OIL stocks helped the Footsie post gains on a day when weaker-than-expected German investor sentiment weighed on its Continental peers.
The FTSE 100 Index was up 33.53 points at 6,837.61, with traders appearing to anticipate some help from a generous Chancellor.
Jasper Lawler, market analyst at CMC, said: “Major UK-listed oil companies including Tullow Oil, Royal Dutch Shell and BP rose despite a drop in the price of Brent crude on the prospect of a tax-break in the UK Budget for North-Sea explorers.”
Beleaguered Tullow was up 17.2p at 298.4p, BP added 8.3p at 425.9p, and Shell gained 39.5p at 1,975p. Scottish Gas owner Centrica - which is also a major gas producer - added 5 per cent or 11.9p to 251.2p.
Although many miners were also on the front foot, Antofagasta declined after reporting a drop in annual profits in light of the steep fall in copper prices. It was the worst blue chip performer, down 20p at 687p.

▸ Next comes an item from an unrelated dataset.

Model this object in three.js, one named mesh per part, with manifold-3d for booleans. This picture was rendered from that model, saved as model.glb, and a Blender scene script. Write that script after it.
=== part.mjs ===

The supermarket sector was in focus after Sainsbury’s published a trading update showing its sales fell on an underlying basis for the fifth quarter in a row.
Shares initially moved higher but fell back to close 2.2p off at 266.4p after it revealed a 1.9 per cent decline in like-for-like sales for the ten weeks to 14 March - even though it was feared this could have been worse. In May, the retailer is expected to post its first annual decline in profits in a decade.
Tesco shares were nearly 2 per cent lower - off 4.2p at 237.2p after rising sharply in the previous session - and Morrisons slipped by 4.5p to 201.3p as Sainsbury’s warned it expects another year of challenging trading conditions.
The supermarket sector, as a big minimum-wage employer, was not helped by the prospect of a rise in the official rate to £6.70 per hour.